Les services de l'État ont-ils conscience de la situation ? Portent-ils des recommandations particulières ?

M. Vincent Delahaye. - L'échelon local s'interroge souvent sur la pertinence du contrôle de légalité, qui est parfois incomplet ou insuffisant. Un problème de formation des agents semble être en cause, et il conviendrait de prioriser les contrôles, de manière à en améliorer l'efficacité.

Qu'entendez-vous par la formule « consolider le niveau des effectifs » ? S'il est question de les renforcer, je ne voterai pas en faveur du rapport, car la situation des finances publiques est trop grave.

M. Michel Canévet. - Je félicite également la rapporteure spéciale pour avoir attiré notre attention sur cette activité importante pour le bon fonctionnement des institutions. À l'instar du rapporteur général, je pense que l'État doit continuer à assumer ce contrôle de légalité.

J'ai été surpris par le fonctionnement en silos de l'État décrit par le rapport : en particulier, le fait que les directions départementales des territoires et de la mer (DDTM) ne soient pas organisées afin de favoriser la mutualisation des moyens m'étonne. De la même manière, le faible nombre de départements ayant mis en place une organisation fluide interpelle et montre bien que les annonces faites hier par le Premier ministre sont absolument nécessaires : il faut que le préfet soit le véritable représentant de l'ensemble des services de l'État et mette en oeuvre une mutualisation des moyens.

Enfin, des expérimentations impliquant le recours à l'IA ont-elles d'ores et déjà été lancées ? S'il est question de placer la France à la pointe de la tech, l'État se doit d'être exemplaire.

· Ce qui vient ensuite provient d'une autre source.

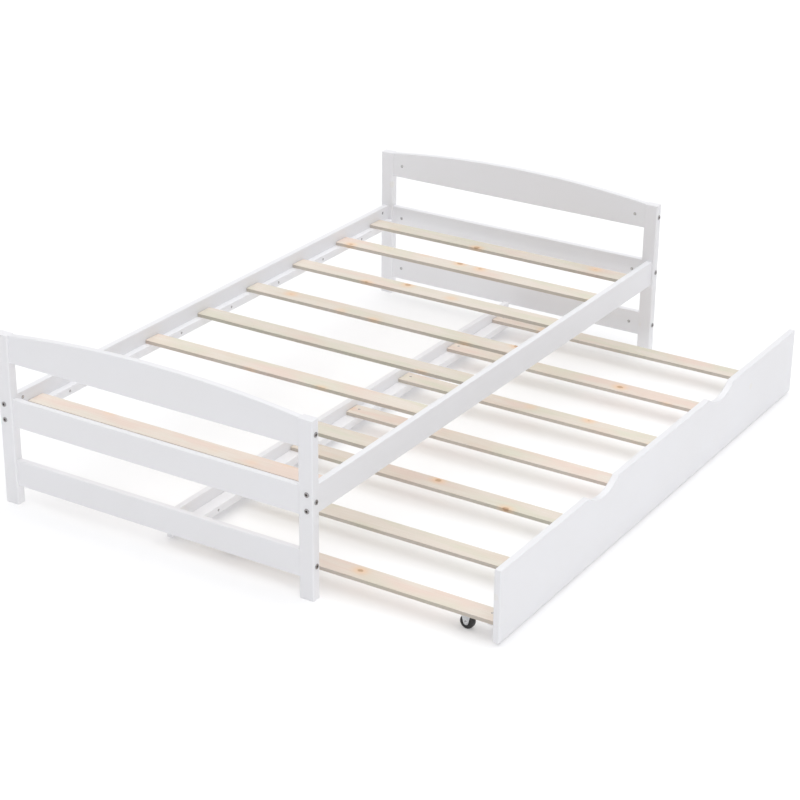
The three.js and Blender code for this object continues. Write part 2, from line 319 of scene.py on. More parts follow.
def makePine(name, values, sawnAndShaded):
    # planed faces, or, with the flag set, the slats' rough, saw-marked edges, whose colour is also darkened as
    # painted shade
    material, tree, shader, point = startMaterial(name)
    grain = useGroup(tree, boardGrain, Point=point, **values["grain"])
    tint = addNode(tree, "ShaderNodeAttribute", attribute_name="boardTint").outputs["Fac"]
    ringShare = mathNode(tree, "MULTIPLY", grain["Rings"], values["ringShow"])
    colour = mixColour(tree, ringShare, values["earlyWood"], values["lateWood"])
    # patches of two tones wander along the boards, and a dark board has more of the greenish one
    patchShare = mapRange(tree, grain["Patches"], 0.40, 0.60, 0.0, values["patchShow"])
    tones = noiseNode(tree, scaledPoint(tree, point, (4.5, 9.0, 9.0)), 1.0, 1.0, 0.5)
    tones = mathNode(tree, "MULTIPLY_ADD", tint, 0.25, tones)
    toneShare = mapRange(tree, tones, 0.52, 0.72, 0.0, 1.0)
    patchTone = mixColour(tree, toneShare, values["greenish"], values["pinkish"])
    colour = mixColour(tree, patchShare, colour, patchTone)
    fibreShare = mapRange(tree, grain["Fibres"], 0.35, 0.75, 0.0, values["fibreShow"])
    colour = mixColour(tree, fibreShare, colour, values["lateWood"])
    haloShare = mathNode(tree, "POWER", grain["KnotHalo"], 1.5)
    haloShare = mathNode(tree, "MULTIPLY", haloShare, values["haloShow"])
    colour = mixColour(tree, haloShare, colour, values["halo"])
    knotShare = mathNode(tree, "MULTIPLY", grain["Knots"], values["knotShow"])
    colour = mixColour(tree, knotShare, colour, values["knot"])
    bright = mapRange(tree, tint, 0.0, 1.0, *values["boardBrightness"])
    if sawnAndShaded:
        # painted shade: the colour of the sawn faces is darkened to stand for the shade on the slats' edges
        bright = mathNode(tree, "MULTIPLY", bright, values["sawnPaintedShade"])
    shade = addNode(tree, "ShaderNodeHueSaturation")
    feed(tree, shade.inputs["Value"], bright)
    feed(tree, shade.inputs["Color"], colour)
    feed(tree, shader.inputs["Base Color"], shade.outputs[0])
    rough = mapRange(tree, grain["Fibres"], 0.3, 0.7, *values["roughness"])
    if sawnAndShaded:
        rough = mathNode(tree, "ADD", rough, values["sawnRoughness"], clamp=True)
    feed(tree, shader.inputs["Roughness"], rough)
    shader.inputs["IOR"].default_value = 1.42
    heights = [(grain["Rings"], 0.5, values["ringRelief"]), (grain["Fibres"], 0.6, values["fibreRelief"]),
               (grain["Knots"], 0.4, values["knotRelief"])]
    if sawnAndShaded:
        sawMarks = addNode(tree, "ShaderNodeTexWave", wave_type="BANDS", bands_direction="X")
        feed(tree, sawMarks.inputs["Vector"], point)
        sawMarks.inputs["Scale"].default_value = values["sawMarkScale"]
        sawMarks.inputs["Distortion"].default_value = 3.0
        heights.append((sawMarks.outputs["Fac"], 0.5, values["sawRelief"]))
    addBump(tree, shader, heights)
    return material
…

M. Jean-Raymond Hugonet. - Je remercie à mon tour la rapporteure spéciale, dont le travail nous est présenté fort à propos, au lendemain de la visite de François Bayrou à Chartres, au cours de laquelle il a annoncé son intention de replacer les préfets au centre du dispositif.

L'autre élément de contexte a un caractère plus tragique, puisqu'il s'agit de l'article du Monde publié le 8 juillet et qui décrit la vague de suicides qui secoue la DGFiP : en l'espace de six mois, douze agents de cette administration du ministère de l'économie et des finances se sont donné la mort et huit agents ont tenté de le faire. Ces chiffres très élevés préoccupent Bercy, qui organise une réunion spéciale aujourd'hui.

Une critique récurrente a consisté à rappeler que les services locaux de l'État ont été déstabilisés par la réduction des effectifs dans les départements, alors que l'administration centrale était restée pléthorique. Dans la mesure où les limites sont désormais atteintes de tous les côtés, comment peut-on consolider les effectifs dédiés au contrôle de légalité sans augmenter la part des fonctionnaires ?

Mme Ghislaine Senée. - Le sujet est effectivement d'actualité, le récent vote d'une proposition de loi visant à renforcer et sécuriser le pouvoir préfectoral de dérogation afin d'adapter les normes aux territoires n'ayant rien d'anodin. Le contrôle de légalité doit être assuré, et un suivi des dérogations devrait pouvoir être effectué.

Les territoires ont pâti de la réduction du nombre d'agents opérée à partir de 2008, les maires élus à cette période ayant pu constater les conséquences du laminage des effectifs préfectoraux, en termes tant de contrôle de légalité que de présence des DDT.

Selon moi, la consolidation des effectifs s'impose d'autant plus que les attributions des préfets s'apprêtent à être renforcées, avec, en parallèle, la mise en place d'un guichet unique. Une présence accrue sur les territoires est nécessaire et l'IA n'est pas suffisamment fiable pour remplacer les humains. Il importe d'accorder des moyens à la hauteur des engagements et des choix qui sont faits.

M. Thomas Dossus. - Ce rapport très utile montre le caractère « hors sol » de certaines propositions budgétaires, certaines fonctions régaliennes très concrètes étant mises en péril par le dogme de la réduction du nombre d'emplois publics.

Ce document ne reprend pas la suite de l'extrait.